Opposition Presidential candidates said Wednesday that Colombian President Alvaro
Uribe authorized Piedad Cordoba to participate in FARC hostage
negotiations to create a “smoke screen” to draw attention away from the ‘notary scandal‘.
Uribe’s authorization of Cordoba’s involvement broke the stalemate in negotiations with the FARC, who had demanded the ‘Colombians for Peace’ leader’s involvement.
Presidential candidate Alfonso Gomez Mendez said it was “a great coincidence” that Uribe broke the stalemate “precisely when the former Superintendent of Notary and Registry denounced the Presidency for issuing notaries to Congressmen who voted in favor of Uribe’s 2006 re-election”.
Gomez called the President’s move a “smoke screen”.
Opposition Senator Cecilia Lopez said she “found it very interesting that when everything about the notaries is uncovered, which is a very serious matter, the President immediately comes out with a thing that makes us Colombians happy. It must be a smoke screen, but don’t be fooled, the notary scandal and the re-election issue won’t disappear”.
Cordoba called Uribe’s announcement a “positive gesture”. The Opposition Senator
requested a meeting with the President to set the release process in
motion.
Cordoba will work with International Red Cross (IRC).

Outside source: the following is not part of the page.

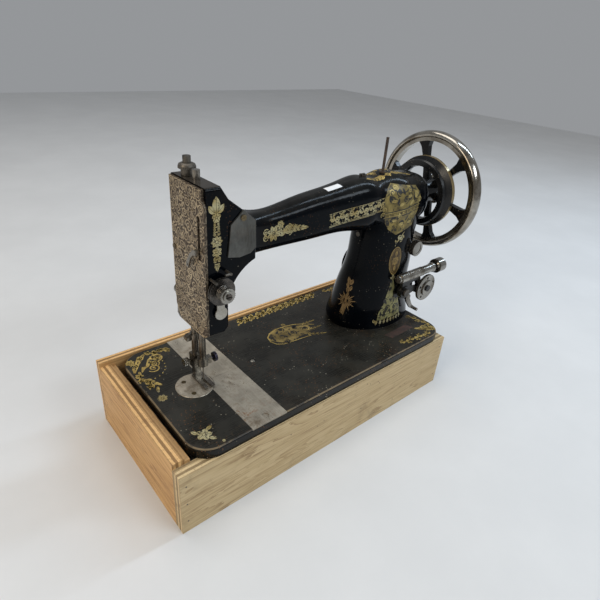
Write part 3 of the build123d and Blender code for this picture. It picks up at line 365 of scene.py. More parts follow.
def engraved():
    """Face plate's brown ground with fine curling lines; face_scrolls() adds the large ones."""
    s = Shader("engraved_ground")
    warp = s.tree.nodes.new("ShaderNodeTexNoise")
    s.feed(warp.inputs["Vector"], s.place)
    warp.inputs["Scale"].default_value = 70
    warp.inputs["Detail"].default_value = 1.0
    shifted = s.tree.nodes.new("ShaderNodeMix")
    shifted.data_type = "RGBA"
    shifted.blend_type = "ADD"
    shifted.inputs["Factor"].default_value = 0.012
    s.feed(shifted.inputs[COLOUR_A], s.place)
    s.feed(shifted.inputs[COLOUR_B], warp.outputs["Color"])
    curl = s.math("SINE", s.mul(s.cells(150, shifted.outputs[COLOUR_OUT]), 17.0))
    lines = s.mul(s.span(curl, 0.25, 0.70), s.span(s.noise(55, 5, 0.6), 0.30, 0.60, 0.35, 1.0))
    ground = s.mix(s.noise(60, 4), (0.030, 0.019, 0.011), (0.066, 0.044, 0.026))
    colour = s.mix(s.mul(lines, 0.75), ground, (0.30, 0.245, 0.17))
    s.bump(lines, 0.5, 0.0003)
    return s.done(colour, s.span(lines, 0, 1, 0.60, 0.42), s.span(lines, 0, 1, 0.1, 0.5), 0.4)


# ------------------------------------------------------------------ plywood
GRIME_SPOT = (0.055, 0.030, 0.014)
GLUE_LINE = (0.085, 0.042, 0.018)
EDGE_PORE = (0.16, 0.085, 0.035)
EDGE_KNOT = (0.20, 0.095, 0.035)


def plywood(name, thick, grain_along, tone, plies, origin, depth):
    """Face veneer with long grain, and ply layers wherever the surface cuts across the sheet.

    thick is the axis across the sheet, grain_along the axis of the face grain, tone its light, mid
    and dark colours, plies the number of layers; origin and depth place the sheet along thick.
    """
    s = Shader(name)
    across_axis = "xyz".index(thick)
    grain_axis = "xyz".index(grain_along)
    figure_stretch = [1.0, 1.0, 1.0]
    figure_stretch[grain_axis] = 0.07
    figure_stretch[across_axis] = 0.35
    fibre_stretch = [1.0, 1.0, 1.0]
    fibre_stretch[grain_axis] = 0.04
    figure = s.noise(34, 5, 0.55, s.stretched(*figure_stretch), 1.4)
    rings = s.math("FRACT", s.mul(figure, 9.0))
    band = s.math("POWER", rings, 1.8)
    fibre = s.noise(420, 4, 0.65, s.stretched(*fibre_stretch))
    light, mid, dark = tone
    colour = s.mix(s.mul(band, 0.90), light, mid)
    late = s.mul(s.span(rings, 0.80, 0.96), s.span(s.noise(22, 3), 0.38, 0.60))
    colour = s.mix(s.mul(late, 0.70), colour, dark)
    colour = s.mix(s.mul(s.span(fibre, 0.46, 0.72), 0.50), colour, dark)
    colour = s.mix(s.mul(s.span(s.noise(9, 4, 0.6), 0.45, 0.75), 0.5), colour, mid)
    smudge = s.mul(s.span(s.noise(28, 6, 0.65), 0.56, 0.74), 0.40)
    colour = s.mix(smudge, colour, [0.62 * c for c in dark])
    marks = s.mul(s.specks(95, 0.10), s.span(s.noise(14, 2), 0.52, 0.60))
    colour = s.mix(s.mul(marks, 0.8), colour, GRIME_SPOT)
    across = s.parts(s.normal)[across_axis]
    edge = s.span(s.math("ABSOLUTE", across), 0.75, 0.45)
    layer = s.mul(s.math("SUBTRACT", s.parts(s.place)[across_axis], origin), plies / depth)
    layer = s.math("ADD", layer, s.mul(s.noise(26, 4, 0.65), 0.55))
    layer = s.math("ADD", layer, s.mul(s.math("SINE", s.mul(layer, 2.1)), 0.28))
    turn = s.tree.nodes.new("ShaderNodeTexWhiteNoise")
    turn.noise_dimensions = "1D"
    s.feed(turn.inputs["W"], s.math("FLOOR", layer))
    ply = s.span(turn.outputs["Value"], 0.15, 0.85)
    glue = s.span(s.math("ABSOLUTE", s.math("SUBTRACT", s.math("FRACT", layer), 0.5)), 0.40, 0.47)
    cut = s.mix(ply, [1.10 * c for c in light], [0.62 * c for c in mid])
    open_joint = s.mul(glue, s.span(s.noise(70, 4, 0.7), 0.38, 0.58, 0.15, 0.95))
    cut = s.mix(open_joint, cut, GLUE_LINE)
    cut = s.mix(s.mul(s.span(s.noise(300, 4, 0.7), 0.50, 0.72), 0.5), cut, EDGE_PORE)
    knots = s.mul(s.span(s.noise(40, 5, 0.7), 0.58, 0.68), 0.6)
    cut = s.mix(knots, cut, EDGE_KNOT)
    colour = s.mix(edge, colour, cut)
    s.bump(s.math("ADD", s.mul(fibre, 0.5), s.mul(edge, ply, 0.8)), 0.25, 0.0006)
    return s.done(colour, s.span(fibre, 0.3, 0.8, 0.50, 0.68))


# ------------------------------------------------------------------ other finishes
BLACK_UNDER_GOLD = (0.006, 0.006, 0.006)


def gold(name, tint, deep, worn, metallic=0.35, patch=190):
    """Gold transfer, rubbed through to the black in patches; more with a larger worn.

    A larger patch number makes the patches smaller.
    """
    s = Shader(name)
    cloud = s.noise(85, 5, 0.6)
    colour = s.mix(s.span(cloud, 0.32, 0.70), deep, tint)
    rubbed = s.span(s.noise(patch, 5, 0.72), worn, worn - 0.06)
    fine = s.span(s.noise(620, 3, 0.6), 0.60, 0.68)
    gone = s.math("MAXIMUM", rubbed, s.mul(fine, 0.8))
    colour = s.mix(gone, colour, BLACK_UNDER_GOLD)
    left = s.math("SUBTRACT", 1.0, gone)
    s.bump(left, 0.2, 0.0001)
    return s.done(colour, s.span(cloud, 0.3, 0.7, 0.34, 0.52), s.mul(left, metallic), 0.4)


def plain(name, low, high, scale, rough, metallic=0.0, bump=0.15):
    """A finish with one soft mottling from low to high: paper, ink, blued steel."""
    s = Shader(name)
    n = s.noise(scale, 6, 0.65)
    s.bump(n, bump, 0.0004)
    colour = s.mix(s.span(n, 0.3, 0.75), low, high)
    return s.done(colour, s.span(n, 0.3, 0.8, rough - 0.06, rough + 0.1), metallic)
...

IRC representative Carlos Rios reiterated the
organization would do “whatever is necessary” to achieve the liberation
of the hostages.
Uribe demanded the simultaneous release of 24 political hostages and said the FARC must also hand over the bodies of dead
hostages.
Oppositon Senator Hector Eli Rojas said Uribe’s announcement would be “more pleasing if he hadn’t laid out conditions, like that all the hostages must be freed and the bodies handed over on the same day, because that would be an impossible task”.
House of Representatives Congressman Guillermo Rivera said Uribe’s conditions “are going to slow down the process a lot because they [the FARC] had only announced the handover of two members of the armed forces”
Colombians for Peace representative Ivan Cepeda said Uribe’s conditions were “a step backward” in the hostage negotiation process.